Common classification models

  • Logistic regression: Logistic regression is a linear model that assumes a linear relationship between the log-odds of the dependent variable and the independent variables (actually, it is an affine transformation of the log-odds, since there can be a constant term summed to the log-odds).

    It is used to model the probability of a certain class or event existing such as pass/fail, win/lose, etc. and also to predict multiclass problems (using the softmax function). It is implemented by the LogisticRegression class in the linear_model module.

    from sklearn.linear_model import LogisticRegression
    
    X_train = ...
    y_train = ...
    
    model = LogisticRegression()
    model.fit(X_train, y_train)
    

    Note

    Despite its name, which comes that the logistic regression is a type of Generalized Linear Model (GLM), once trained, the logistic regression is used as a classification algorithm, not a regression algorithm.

  • K-Nearest Neighbors: K-Nearest Neighbors is a non-parametric method used for classification and regression. It is a lazy learning algorithm that does not fit any model to the data, and instead memorizes the training data to make predictions (by checking the class of the K nearest neighbors of the new data point). It is implemented by the KNeighborsClassifier class in the neighbors module.

    from sklearn.neighbors import KNeighborsClassifier
    
    X_train = ...
    y_train = ...
    
    model = KNeighborsClassifier()
    model.fit(X_train, y_train)
    

    Note

    In the presence of a lot of features, KNN can be very slow, since it has to compute the distance between the new data point and all the training data points.

  • Random forest classification: Random forest classification is an ensemble model that fits a number of decision tree classifiers on various sub-samples of the dataset and uses averaging to improve the predictive accuracy and control over-fitting. It is implemented by the RandomForestClassifier class in the ensemble module.

    from sklearn.ensemble import RandomForestClassifier
    
    X_train = ...
    y_train = ...
    
    model = RandomForestClassifier()
    model.fit(X_train, y_train)
    

Clustering

Clustering is the task of grouping data points into clusters. For example, grouping customers into clusters based on their purchase history is a clustering task. Scikit Learn provides a number of clustering algorithms that can be used to solve clustering problems.

Common clustering models

  • K-Means: K-Means is a clustering algorithm that partitions the data into K clusters. It is implemented by the KMeans class in the cluster module.

    from sklearn.cluster import KMeans
    
    X_train = ...
    
    model = KMeans(n_clusters=3)
    model.fit(X_train)
    
  • HD-BSCAN: HD-BSCAN is a clustering algorithm that partitions the data into clusters. It is implemented by the HDBSCAN class in the cluster module.

    from sklearn.cluster import HDBSCAN
    
    X_train = ...
    
    model = HDBSCAN()
    model.fit(X_train)
    

Dimensionality reduction

Dimensionality reduction is the task of reducing the number of features in a dataset.
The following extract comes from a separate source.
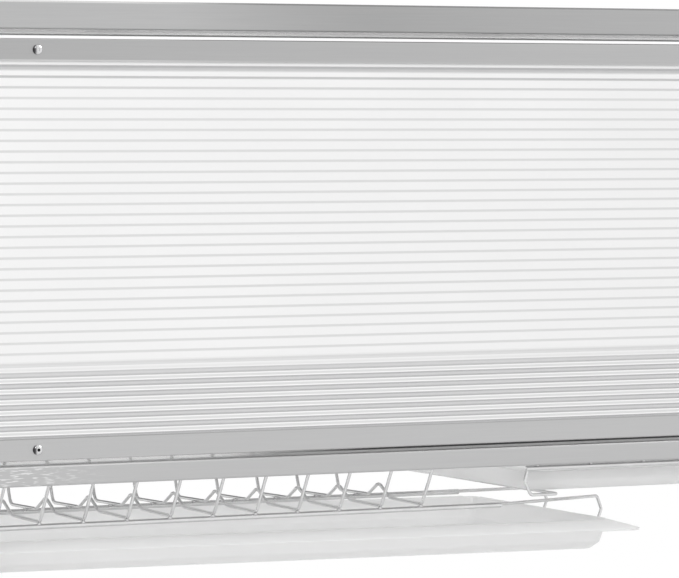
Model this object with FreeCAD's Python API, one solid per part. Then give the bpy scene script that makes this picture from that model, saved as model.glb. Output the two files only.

For example, image compression algorithms make heavy use of dimensionality reduction, since images have a very large number of features (i.e., pixels), but many of these features are correlated with each other, and thus can be removed without losing much information. Scikit Learn provides several dimensionality reduction algorithms.

Common dimensionality reduction models

  • Principal Component Analysis: Principal Component Analysis (PCA) is a dimensionality reduction algorithm that transforms the data into a lower-dimensional space. It is implemented by the PCA class in the decomposition module.

    from sklearn.decomposition import PCA
    
    X_train = ...
    
    model = PCA(n_components=2)
    model.fit(X_train)
    

Note

Not all dimensionality reduction algorithms can be found in SKLearn. UMAP, for example, is a very popular dimensionality reduction algorithm that is not implemented in the library.